Personnellement, je pense que si vous trouvez des moyens pour aider les «toqués», il va falloir trouver des mesures pour alléger les charges et les taxes des autres, car je fais partie de ceux-là et je ne supporterai pas l'injustice et les privilèges.

C. Prod'Homme,

présidente de la Fédération Tourisme,

CIDUNATI

L'aveu

Le ministre de la Culture arrive lui aussi au chevet de la restauration malade... ! Des mesures conservatoires doivent être prises d'urgence, car les bons professionnels sont en danger de mort.

Si l'on n'y prend garde, ils seront vite en voie de disparition et avec eux, le patrimoine ! France réveille-toi, l'heure est grave !

Le mal n'est pourtant pas nouveau, Monsieur le ministre ! Les symptômes étaient nombreux et la mort programmée de longue date.

La banque n'accorde pas de crédits à la restauration commerciale. Il faut dire qu'elle a des arguments, solidement étayés par l'inconscience de nos gouvernants successifs. Il faut se rendre à l'évidence : la logique fiscale, sociale et comptable dans laquelle nous sommes engagés conduit inexorablement à la disparition d'une certaine forme de restauration.
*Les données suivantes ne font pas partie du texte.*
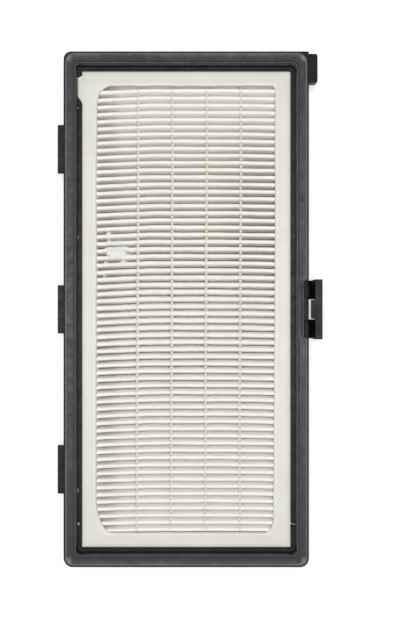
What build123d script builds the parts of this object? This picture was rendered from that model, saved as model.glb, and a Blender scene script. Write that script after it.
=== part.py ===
from build123d import *
import math
import os

# Clip-in exhaust filter cassette, lying on its back. X is across, Y is along, +Z points out of the
# pleated front. The origin is the centre of the frame on the back face. All sizes are in millimetres.

# Moulded frame
frame_width = 107.0
frame_length = 225.0
frame_depth = 30.0
rim_width = 5.5
tub_wall = 1.9
rim_wall = 1.5
rim_plate = 3.0
skirt_bottom = 18.0
reveal_width = 0.75
reveal_drop = 0.8
ledge_plate = 2.0
frame_corner_radii = {"top_left": 3.3, "top_right": 0.6, "bottom_right": 3.8, "bottom_left": 4.0}
opening_corner_radii = {"top_left": 0.9, "top_right": 2.4, "bottom_right": 1.8, "bottom_left": 1.6}
tub_corner_radius = 2.4
cavity_corner_radius = 0.5

# Grid across the back, moulded with the frame
grid_depth = 3.0
grid_border = 8.0
grid_rib_width = 1.8
grid_long_ribs = 3
grid_cross_ribs = 9

# Pleated medium
pleat_depth = 18.0
pleat_pitch = 3.18
medium_thickness = 0.55
fold_inside_half_width = 0.4
crown_flat_half_width = 0.45
crown_rise = 0.4

# Poured sealant round the pack
side_band = 6.7
end_band = 4.9
sealant_above_tips = 1.8
ledge_above_tips = 1.0
sealant_shoulder = 0.75
window_corner_radii = {"top_left": 3.5, "top_right": 1.7, "bottom_right": 4.5, "bottom_left": 8.7}
overflow_length = 9.0
overflow_top = 102.4
overflow_height = 0.7

# Hot-melt separator beads, four columns on each side of the pack
bead_width = 1.4
bead_film = 0.25
bead_tooth_depth = 9.0
bead_spacing = 15.2
bead_group_offset = 1.5
beads_per_side = 4

# Gasket on top of the rim
gasket_height = 3.5
gasket_corner_radii = {"top_left": 4.2, "top_right": 4.5, "bottom_right": 3.5, "bottom_left": 3.7}
gasket_dish_width = 3.2
gasket_dish_depth = 0.6
gasket_edge_bevel = 0.45
gasket_root_width = 1.6
gasket_root_depth = 1.5
gasket_root_inset = 1.2
gasket_clearance = 0.05

# Locating tabs on the left side
tab_length = 21.4
tab_reach = 3.5
tab_thickness = 2.5
tab_spacing = 71.0
tab_count = 3

# Corner lug, top right
lug_length = 12.7
lug_reach = 4.0
lug_height = 6.0
lug_top_drop = 3.0
lug_end_inset = 0.6
lug_wall = 0.9
lug_step_depth = 0.8
lug_pocket_depth = 2.5
lug_pocket_length = 3.4
lug_bar = 1.3
lug_corner_radius = 1.0

# Snap latch on the right side, one living spring with the frame
latch_width = 26.2
latch_gap = 2.9
leaf_thickness = 1.6
grip_thickness = 3.1
grip_height = 4.0
latch_top_drop = 1.0
web_thickness = 1.6
web_bottom = 4.2
bend_radius = 3.0
hook_width = 8.3
hook_gap = 1.1
hook_height = 4.5
window_side_gap = 0.4
window_reach = 3.5
notch_width = 24.6
notch_depth = 2.1

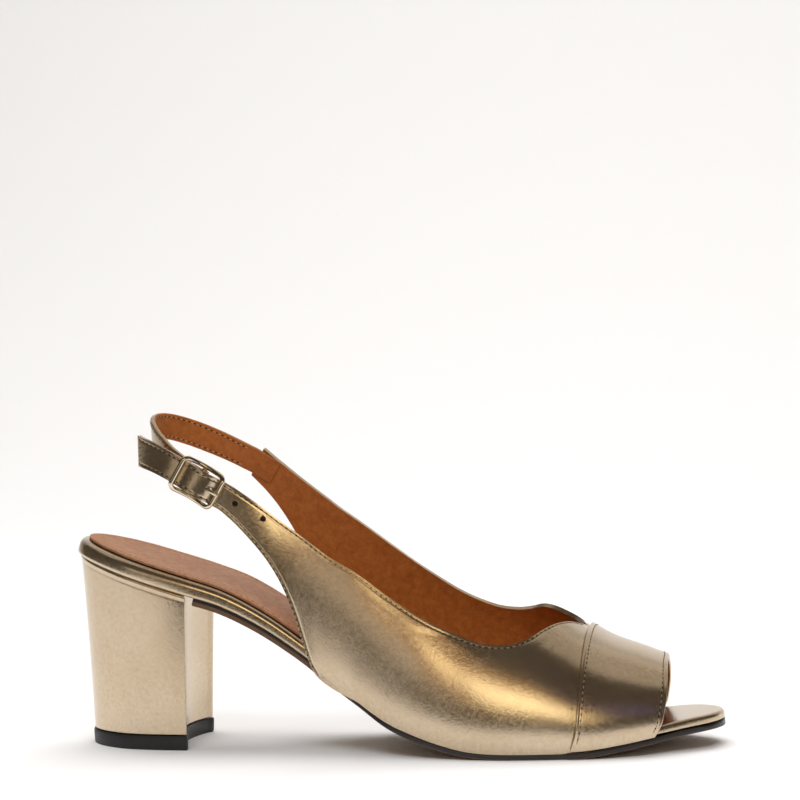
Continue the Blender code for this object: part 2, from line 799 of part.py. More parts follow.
def stand_on_origin():
    """Centres the shoe over the origin, standing on the floor."""
    bpy.context.view_layer.update()
    depsgraph = bpy.context.evaluated_depsgraph_get()
    corners = []
    for made in shoe.objects:
        solid = made.evaluated_get(depsgraph)
        corners += [made.matrix_world @ vert.co for vert in solid.data.vertices]
    low = Vector(min(corner[axis] for corner in corners) for axis in range(3))
    high = Vector(max(corner[axis] for corner in corners) for axis in range(3))
    stand = bpy.data.objects.new("stand", None)
    shoe.objects.link(stand)
    stand.location = -Vector(((low.x + high.x) / 2, (low.y + high.y) / 2, low.z))
    for made in list(shoe.objects) + list(cutters.objects):
        if made is not stand:
            made.parent = stand
    bpy.context.view_layer.update()


for leftover in list(bpy.data.objects):
    bpy.data.objects.remove(leftover)

shoe = collection("leather_sandal")
cutters = collection("cutters")

gold = material("gold foil leather", (0.62, 0.47, 0.28), 0.35, 0.8)
lining = material("tan lining leather", (0.55, 0.36, 0.22), 0.6)
edge_black = material("black sole edge", (0.02, 0.02, 0.02), 0.5)
rubber = material("black rubber", (0.015, 0.015, 0.015), 0.6)
metal = material("pale buckle metal", (0.75, 0.7, 0.6), 0.2, 1.0)

layer("insole", 0, 1, 45, insole_ring, gold)
layer("sock", 0.013, 0.865, 38, sock_ring, lining)
layer("outsole", HEEL_BREAST / LENGTH + 0.012, 1, 40, outsole_ring, edge_black)

heel = heel_block("heel", TOP_PIECE_HEIGHT + GAP, underside(0) + 0.002, gold)
cut(heel, seat_cutter())
heel_block("top_piece", 0, TOP_PIECE_HEIGHT, rubber, base_only=True)

upper(gold)
toe_band(gold)
sling(gold)
buckle_frame(metal)
buckle_prong(metal)
stand_on_origin()
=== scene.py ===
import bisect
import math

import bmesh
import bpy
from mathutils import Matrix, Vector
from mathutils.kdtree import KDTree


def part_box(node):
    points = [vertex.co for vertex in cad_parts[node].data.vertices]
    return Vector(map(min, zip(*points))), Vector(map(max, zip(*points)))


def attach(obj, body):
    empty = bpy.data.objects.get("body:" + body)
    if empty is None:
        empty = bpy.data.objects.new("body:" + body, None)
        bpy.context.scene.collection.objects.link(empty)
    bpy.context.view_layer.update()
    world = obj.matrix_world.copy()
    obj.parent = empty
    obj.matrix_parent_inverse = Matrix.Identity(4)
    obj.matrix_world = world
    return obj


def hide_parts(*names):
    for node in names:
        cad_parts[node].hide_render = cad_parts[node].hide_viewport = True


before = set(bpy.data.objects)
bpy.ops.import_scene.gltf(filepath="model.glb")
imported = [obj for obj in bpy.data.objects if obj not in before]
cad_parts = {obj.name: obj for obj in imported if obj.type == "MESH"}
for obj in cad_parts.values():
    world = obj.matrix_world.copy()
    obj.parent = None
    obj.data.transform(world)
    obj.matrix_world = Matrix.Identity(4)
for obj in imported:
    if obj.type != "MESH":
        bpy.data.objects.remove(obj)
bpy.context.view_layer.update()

# %% [markdown]
# # A gold slingback sandal
#
# This notebook dresses a right shoe: a sandal with a covered block heel, a peep toe with a
# second band over it, and a sling that buckles on the outer ankle. The solids come ready made
# in the frame above. Here each of them gets its real surface, with turned edges, seams, needle
# holes, creases and the grain of the leather. Every piece is worked out from the same last as
# the solids, so it falls where they are.

print("nodes:", ", ".join(sorted(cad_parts)))

# %% [markdown]
# ## The last
#
# A shoe is lasted: its upper is pulled over a wooden or plastic foot shape called the last,
# and the sole is put on under it. So the last comes first here too. Three tables give it:
# the outline of the insole, the curve of the insole from heel to toe, and the sections of the
# foot above it. Stations are shares of the length, counted from the back of the heel.

# %% The last's sizes and tables
GAP = 0.0003
LENGTH = 0.248
BALL_WIDTH = 0.0755
INSTEP_HEIGHT = 0.0765
HEEL_RISE = 0.0714
TOE_SPRING = 0.0074
OUTSOLE_FOREFOOT = 0.0024
UPPER_WALL = 0.0016

# Insole outline: station as a share of LENGTH, outer and inner half width as shares of BALL_WIDTH
OUTLINE = (
    (0.000, 0.000, 0.000),
    (0.020, 0.172, 0.172),
    (0.040, 0.238, 0.238),
    (0.080, 0.318, 0.318),
    (0.121, 0.351, 0.351),
    (0.181, 0.364, 0.358),
    (0.242, 0.358, 0.331),
    (0.323, 0.351, 0.285),
    (0.403, 0.371, 0.265),
    (0.484, 0.424, 0.298),
    (0.565, 0.477, 0.384),
    (0.645, 0.503, 0.470),
    (0.706, 0.497, 0.503),
    (0.766, 0.464, 0.497),
    (0.827, 0.411, 0.457),
    (0.887, 0.331, 0.397),
    (0.935, 0.245, 0.325),
    (0.968, 0.166, 0.252),
    (0.988, 0.086, 0.185),
    (1.000, -0.053, 0.053),
)

# Underside of the insole: station, share of HEEL_RISE, share of TOE_SPRING
PROFILE = (
    (0.000, 1.000, 0.000),
    (0.056, 0.940, 0.000),
    (0.141, 0.847, 0.000),
    (0.194, 0.793, 0.000),
    (0.248, 0.734, 0.000),
    (0.308, 0.630, 0.000),
    (0.371, 0.489, 0.000),
    (0.419, 0.361, 0.000),
    (0.460, 0.260, 0.000),
    (0.504, 0.157, 0.000),
    (0.556, 0.078, 0.000),
    (0.605, 0.028, 0.000),
    (0.645, 0.006, 0.000),
    (0.694, 0.000, 0.000),
    (0.774, 0.000, 0.000),
    (0.806, 0.000, 0.054),
    (0.855, 0.000, 0.297),
    (0.903, 0.000, 0.595),
    (0.952, 0.000, 0.865),
    (1.000, 0.000, 1.000),
)

# Sections of the last above the insole: station, height as a share of INSTEP_HEIGHT, ridge moved
# inward and side bulge as shares of BALL_WIDTH, squareness, and how far the lower edge drops as
# a share of UPPER_WALL
SECTIONS = (
    (0.181, 1.176, 0.000, 0.000, 2.60, 0.0),
    (0.242, 1.093, 0.000, 0.000, 2.60, 0.0),
    (0.302, 1.043, 0.000, 0.007, 2.60, 0.9),
    (0.363, 1.010, 0.013, 0.013, 2.60, 1.9),
    (0.423, 1.000, 0.026, 0.016, 2.60, 1.6),
    (0.460, 0.992, 0.034, 0.016, 2.55, 0.3),
    (0.484, 0.982, 0.040, 0.016, 2.50, 0.0),
    (0.544, 0.927, 0.053, 0.016, 2.40, 0.0),
    (0.605, 0.844, 0.053, 0.013, 2.30, 0.0),
    (0.665, 0.763, 0.053, 0.013, 2.25, 0.0),
    (0.726, 0.675, 0.053, 0.013, 2.20, 0.0),
    (0.786, 0.541, 0.053, 0.013, 2.20, 0.0),
    (0.827, 0.450, 0.060, 0.013, 2.20, 0.0),
    (0.867, 0.382, 0.066, 0.013, 2.20, 0.0),
    (0.919, 0.292, 0.073, 0.011, 2.20, 0.0),
    (1.000, 0.199, 0.079, 0.007, 2.20, 0.0),
)
print("rows in the tables:", len(OUTLINE), len(PROFILE), len(SECTIONS))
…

Et la plus touchée est celle qui précisément touche le patrimoine culturel.

Votre intervention est donc pertinente, Monsieur le ministre.

Elle appelle cependant quelques observations :

1) Les entreprises en difficulté seront aidées quand elles seront : «culturellement essentielles». La subjectivité d'un tel classement ne vous échappera pas.

2) Votre démarche d'aider celui-là (mais pas l'autre !) à s'installer est tout à fait louable. Vous avez le mérite de reconnaître l'existence d'un danger imminent, un état de fait inquiétant. Mais une fois de plus, c'est en utilisant de l'argent public que l'on va «aider» à la création d'entreprises. Peut-être s'agira-t-il de la reprise d'une, morte la veille ! Il est un devoir impérieux, c'est celui d'assurer la pérennité de celles qui existent.

3) Enfin, au nom de l'égalité de tous devant la loi, la démarche n'est pas très morale. Vous savez, cette égalité qui a fait suspendre la promesse de la baisse de la redevance TV pour les petites entreprises... c'est la même égalité !

Mais n'abandonnez pas en si bon chemin, Monsieur le ministre, vos constats sont réels, le mal est grave et structurel. Faites-vous aider par Monsieur Raffarin, il est plein de bonnes idées. L'appui de «Bercy» ne sera pas non plus négligeable, mais là, nous avons plus de réserves. Quoiqu'il en soit, bon courage, la profession est avec vous.

J.-L. Giansily,

président des restaurateurs
de la FNIH Vaucluse

L'art culinaire
est un art populaire

S auvez l'art culinaire français ! Mais pour ce faire, il faut avant tout sauver le «vivier» constitué par la majorité des cuisiniers-restaurateurs, dont on ne voit jamais la toque ni la tronche dans les photos de vernissage que vous êtes amené à fréquenter.

Les responsables passent ainsi allègrement à côté du problème essentiel qui consiste à arrêter de suite, pas demain, une déroute financière déjà engagée -TVA 20,6%, charges sociales délirantes sur une masse salariale très élevée dans cette profession- et pour finir, une désertion de ce métier qui s'amplifie de jour en jour.

Pour s'en apercevoir, il faut s'éloigner un peu des Picasso du «piano», qui auront toujours leur clientèle dorée et leurs chantres attitrés. Un Gagnaire s'en sortira toujours, tant mieux, on n'est pas jaloux ! Mais pour les autres, c'est le naufrage annoncé et avec lui, celui de la véritable gastronomie française.

L'art culinaire, comme tout art, est un art populaire et il est en voie de disparition. Comme les dinosaures. Mais si pour eux on ne sait pas trop pourquoi, pour l'art culinaire, on sait. Alors médicaments, s'il vous plaît !

Les McDo de tout poil qui occupent les places laissées vides ne signifient pas fatalement une évolution normale des habitudes. Cherchez plutôt du côté de la TVA à 5,5% majoritaire sur les prestations équivoques de ce type de restauration dit «rapide» et un personnel réduit au maximum.

M. Berrut

Restaurant «Au Petit chez Soi» à la Celle-St-Cloud.